Sanatın ve edebiyatın içerisinde yer alan bir ailenin üç çocuğundan biri olan Bahaettin Karakoç, 1930'da Kahramanmaraş'ın Elbistan ilçesinde dünyaya geldi. Türk şiirine ve halk müziğine "Mihriban" gibi birçok önemli eseri kazandıran Abdürrahim Karakoç'un ağabeyi olan Bahaettin Karakoç, 17 Ekim 2018'de vefat etti.

Karakoç'un merkez Onikişubat ilçesinde yaşadığı ev ile içerisinde bulunan kitapları ise çocuklarına miras kaldı. Manevi yönüyle öne çıkan bu mirasa sahip olan çocukları baba ocağına adeta bir müze gibi bakıyor.

Her köşesinde Bahaettin Karakoç'la ilgili eserlerin yer aldığı evin bütün odalarında, mutlaka bir kitaplık bulunuyor. Karakoç'un, şiirlerini ve kitaplarını yazdığı daktilosu da masasında duruyor.

Şairin eski dostları ve edebiyat dünyasından isimler ile öğrencilerin ziyaret ettiği evi, Kovid-19 sürecinde ise izole ediliyor.

Merhum sanatçının en büyük oğlu Oğuz Karakoç, yaptığı açıklamada babasının çocukluğundan ölümüne kadar hem yazıp hem okuduğunu, yeni çıkan kitapların ise takibini yaptığını söyledi.

- "Günde 150 sayfaya yakın kitap okurdu"



Babasının ömrünün kitaplarla geçtiğini belirten Karakoç, "Bazen yazarlar gönderir, bazen de kendisi bizzat satın alırdı. Evin bütün odaları kitaplarla dolu. Raflarda bulunanların dışında, kolilerin içerisinde onlarca kitap bulunuyor. Yatak odasında bile kitaplığı vardı. Ölümünün yakın zamanlarına kadar bile günde ortalama 150 sayfaya yakın kitap okuyordu." dedi.

Karakoç, bu şekilde kelime hazinesini de zenginleştiren merhum babasının çok kolay şiir ve makale yazabildiğini anlattı.

- Müze çalışmaları

Her köşesi kitaplarla ve kitap kokusuyla dolu olan evde 20 bin civarında kitap olduğunu aktaran Karakoç şunları kaydetti:

"Babam sağlığında bunları bir müze haline dönüştürmeyi istedi.
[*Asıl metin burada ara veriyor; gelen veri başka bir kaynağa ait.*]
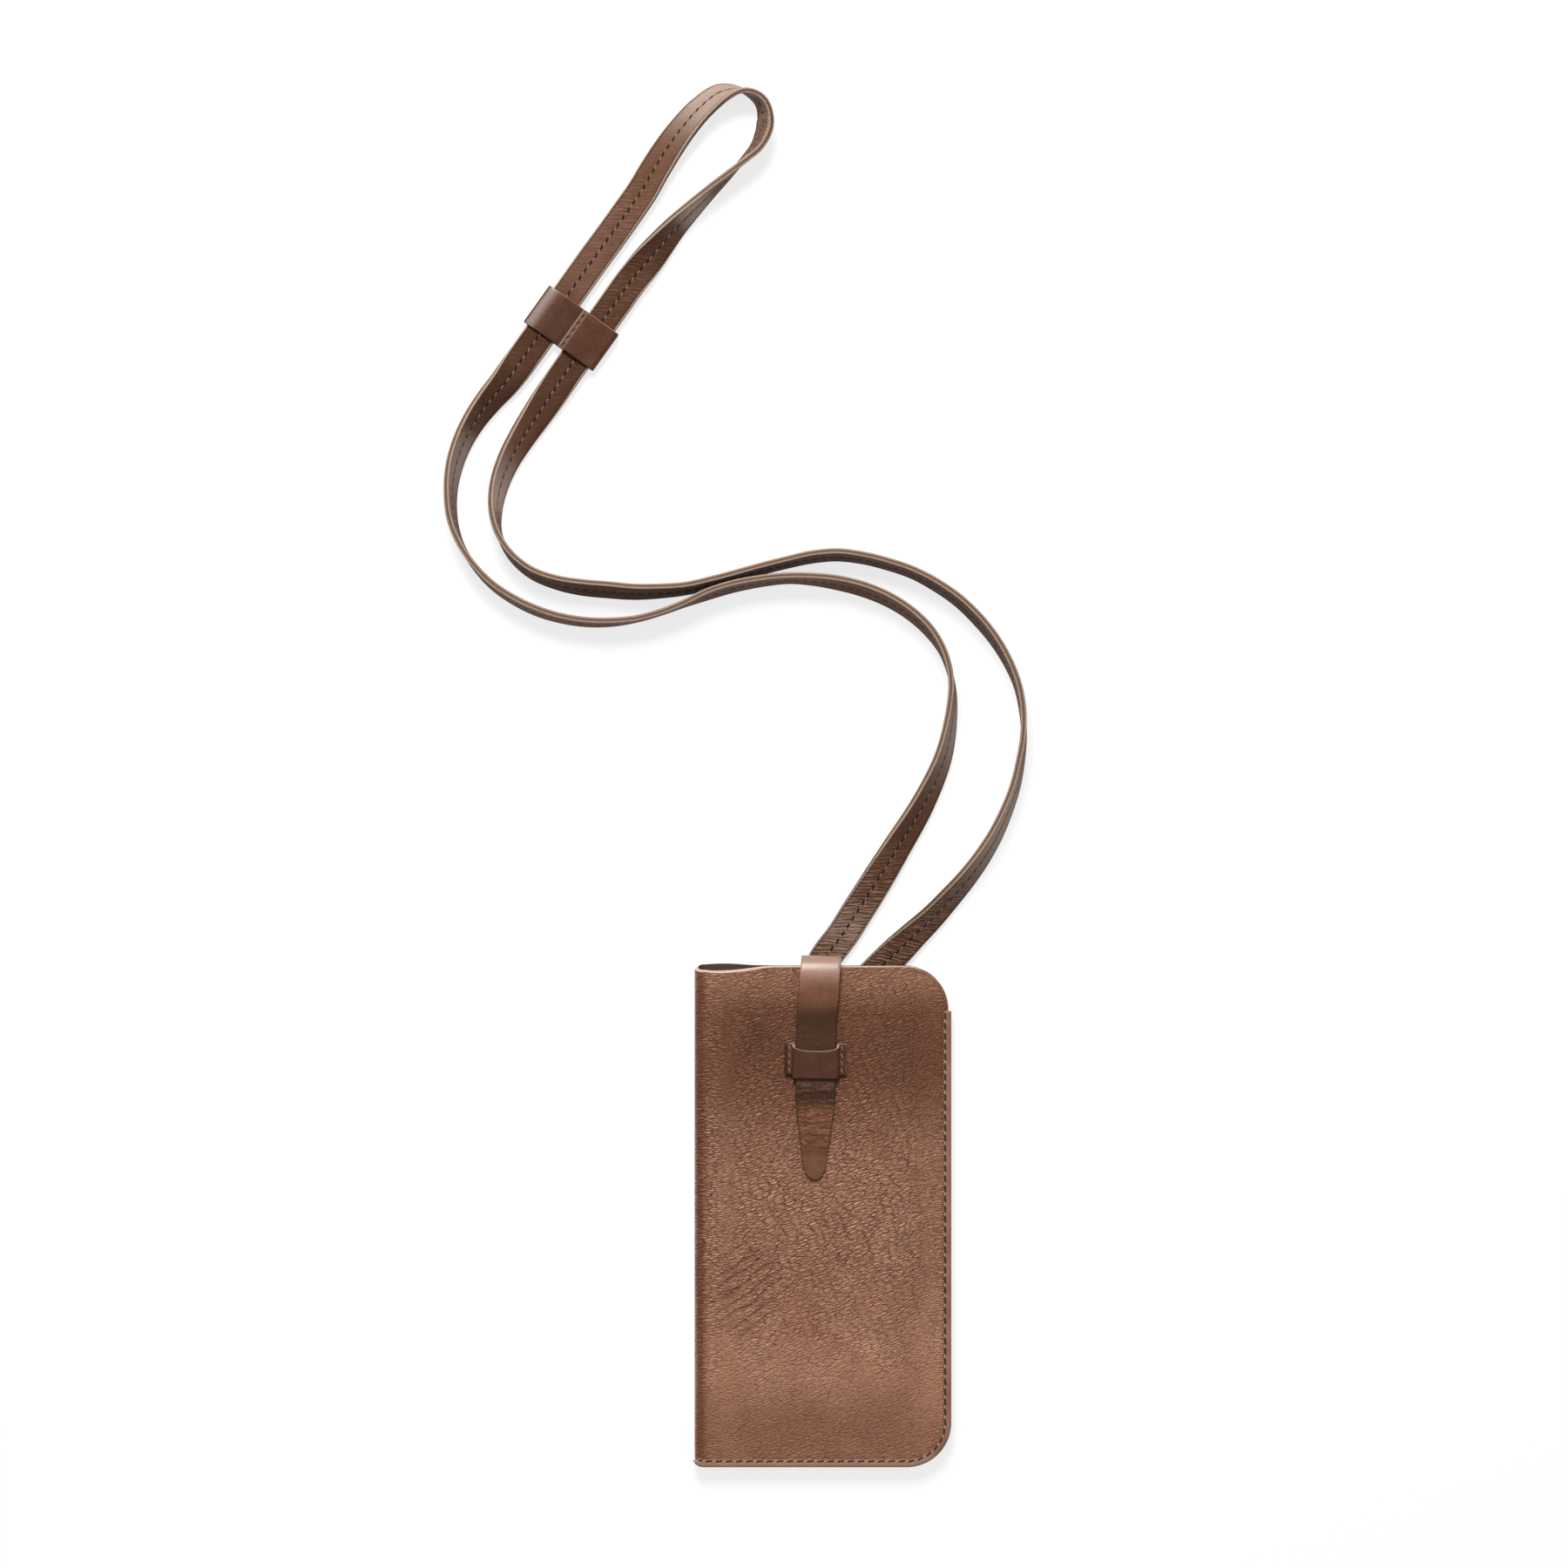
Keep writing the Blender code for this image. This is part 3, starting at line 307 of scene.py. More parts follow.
class Nodes:
    """Shorthand for adding nodes to one tree and linking them."""

    def __init__(self, tree, clear=False):
        self.tree = tree
        if clear:
            tree.nodes.clear()

    def add(self, kind, inputs=None, **settings):
        node = self.tree.nodes.new(kind)
        for key, value in settings.items():
            setattr(node, key, value)
        for key, value in (inputs or {}).items():
            self.put(node.inputs[key], value)
        return node

    def put(self, socket, value):
        if isinstance(value, bpy.types.NodeSocket):
            self.tree.links.new(value, socket)
        else:
            socket.default_value = value

    def math(self, operation, *values):
        return self.add("ShaderNodeMath", dict(enumerate(values)),
                        operation=operation).outputs[0]

    def plus(self, *values):
        return reduce(lambda a, b: self.math("ADD", a, b), values)

    def times(self, *values):
        return reduce(lambda a, b: self.math("MULTIPLY", a, b), values)

    def less(self, a, b):
        return self.math("SUBTRACT", a, b)

    def over(self, a, b):
        return self.math("DIVIDE", a, b)

    def size(self, value):
        return self.math("ABSOLUTE", value)

    def seen(self):
        """1 where the camera looks, straight or by way of gloss or glass."""
        path = self.add("ShaderNodeLightPath").outputs
        rays = [path["Is %s Ray" % kind] for kind in ("Camera", "Glossy", "Transmission")]
        return reduce(lambda a, b: self.math("MAXIMUM", a, b), rays)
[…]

Bununla ilgili de bizim çalışmalarımız var. Bahaettin Karakoç adına bir kültür hazinesi olan bu kitaplar, halkımızla değerlendirilmeli diye düşünüyorum. Çünkü, babam bu kitapları, rahmetli dedem döneminden itibaren biriktirmeye başladı. 70 yıllık bir mazisi var. Dedem Ümmet Karakoç eski yıllarda siyasete atıldığı için dönemin son çıkan kitap ve dergilerinin her zaman gönderirdi. Böyle olunca da babam ve amcalarım bunlardan faydalanarak kendilerini geliştirmişler. Burada her türlü kitap bulabilirsiniz. Sadece belirli bir alandan ziyade, makale, roman, şiir veya siyasi içerikli kitaplar mevcut. Yeni çıkan şair yazarların kitaplarından, klasik, Batı Edebiyatı veya Türk edebiyatından her türlü roman ve kitaplar mevcut."
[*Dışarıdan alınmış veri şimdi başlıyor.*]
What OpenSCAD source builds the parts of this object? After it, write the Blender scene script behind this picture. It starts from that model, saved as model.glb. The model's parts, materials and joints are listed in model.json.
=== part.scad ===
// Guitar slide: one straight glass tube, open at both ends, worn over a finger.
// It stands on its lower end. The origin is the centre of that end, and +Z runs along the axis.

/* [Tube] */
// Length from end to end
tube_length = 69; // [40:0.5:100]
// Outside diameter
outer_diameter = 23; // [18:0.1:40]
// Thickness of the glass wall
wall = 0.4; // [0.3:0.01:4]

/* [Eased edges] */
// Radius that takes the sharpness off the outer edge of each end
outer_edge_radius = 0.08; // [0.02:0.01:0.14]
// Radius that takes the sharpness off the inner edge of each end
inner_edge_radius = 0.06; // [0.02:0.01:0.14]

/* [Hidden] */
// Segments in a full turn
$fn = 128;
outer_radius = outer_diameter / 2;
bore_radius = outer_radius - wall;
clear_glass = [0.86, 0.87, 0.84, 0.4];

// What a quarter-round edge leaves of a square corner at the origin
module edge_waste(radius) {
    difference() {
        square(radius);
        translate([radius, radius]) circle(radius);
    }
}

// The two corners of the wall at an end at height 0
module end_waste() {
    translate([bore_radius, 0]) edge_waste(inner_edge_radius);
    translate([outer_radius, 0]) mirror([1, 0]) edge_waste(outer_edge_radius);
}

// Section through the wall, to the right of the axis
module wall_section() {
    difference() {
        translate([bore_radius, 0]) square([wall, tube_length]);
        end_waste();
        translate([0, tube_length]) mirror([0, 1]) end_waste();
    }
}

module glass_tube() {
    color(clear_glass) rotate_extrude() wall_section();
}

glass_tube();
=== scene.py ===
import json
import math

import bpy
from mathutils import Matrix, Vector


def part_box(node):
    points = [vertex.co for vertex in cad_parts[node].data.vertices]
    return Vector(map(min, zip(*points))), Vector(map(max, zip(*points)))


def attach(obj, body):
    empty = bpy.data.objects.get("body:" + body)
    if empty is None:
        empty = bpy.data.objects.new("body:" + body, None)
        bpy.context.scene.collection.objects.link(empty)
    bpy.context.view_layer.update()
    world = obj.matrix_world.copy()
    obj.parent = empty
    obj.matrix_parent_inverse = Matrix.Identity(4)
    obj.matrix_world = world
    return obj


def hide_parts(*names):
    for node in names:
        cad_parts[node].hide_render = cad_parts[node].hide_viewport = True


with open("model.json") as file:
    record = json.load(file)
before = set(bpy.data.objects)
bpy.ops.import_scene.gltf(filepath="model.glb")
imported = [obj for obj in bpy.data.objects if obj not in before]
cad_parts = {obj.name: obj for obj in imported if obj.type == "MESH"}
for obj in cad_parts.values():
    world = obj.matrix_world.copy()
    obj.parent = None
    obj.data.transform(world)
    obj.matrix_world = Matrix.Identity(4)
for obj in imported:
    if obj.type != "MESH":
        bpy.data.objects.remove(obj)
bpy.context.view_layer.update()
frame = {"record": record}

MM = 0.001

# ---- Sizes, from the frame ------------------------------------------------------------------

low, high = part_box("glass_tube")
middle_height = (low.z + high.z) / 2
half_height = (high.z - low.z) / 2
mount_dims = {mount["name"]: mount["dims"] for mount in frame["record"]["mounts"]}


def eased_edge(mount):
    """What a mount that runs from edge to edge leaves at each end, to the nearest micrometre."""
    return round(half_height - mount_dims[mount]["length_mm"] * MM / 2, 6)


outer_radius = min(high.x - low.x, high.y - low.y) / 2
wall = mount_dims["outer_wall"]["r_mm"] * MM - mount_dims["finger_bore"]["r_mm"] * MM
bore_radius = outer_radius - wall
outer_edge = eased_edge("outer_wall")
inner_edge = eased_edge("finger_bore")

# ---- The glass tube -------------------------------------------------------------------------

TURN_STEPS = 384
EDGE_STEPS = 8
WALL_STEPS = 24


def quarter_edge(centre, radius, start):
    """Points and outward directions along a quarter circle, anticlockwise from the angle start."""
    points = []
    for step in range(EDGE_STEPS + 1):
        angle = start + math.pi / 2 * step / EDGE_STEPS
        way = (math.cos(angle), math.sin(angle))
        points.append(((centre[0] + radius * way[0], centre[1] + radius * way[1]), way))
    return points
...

Kitap kokusunun ayrı bir zevk olduğunu ve kitabın değerini bilen şair yazar için bu kokunun farklı bir duygu ve motivasyon olduğunu anlatan Karakoç, "Biz de babamızdan gördüğümüz şekliyle kitaba yön veren, kitaba değer veren evlatları olarak bunları görünce, büyük gurur duyuyoruz. Maddiyattan ziyade, bu kitapların maneviyatı ve etkisi bizim üzerimizde büyük" dedi.

- "Kitapları görmek için gelenler var"



Karakoç, bu kitapları görmek için üniversite camiasından, özellikle edebiyat bölümünde okuyan öğrencilerin geldiğine işaret ederek, şöyle devam etti:

"Hem ilimizden hem de il dışından ziyarete gelenler var. Geçmişte de babamı ziyaret edenler, bu evde ve odada o geçmiş havayı yansıtmak için özellikle rica ediyorlar. Bizde bu eve gelerek bir çay kahve içiyoruz ve burada sohbet ederek babamla olan geçmiş hatıralarını yad ediyoruz. Babamın eşyalarını adeta bir müze gibi burada koruyoruz. Burayı ziyaret eden arkadaşları, o gözlüğünü, daktilosunu görünce eski günleri yaşıyor."

Merhum babasının eserleriyle yaşatılacağını vurgulayan Karakoç, evlatları olarak ondan kalan eserleri ömürleri yettiğince yaşatmaya çalışacaklarını sözlerine ekledi.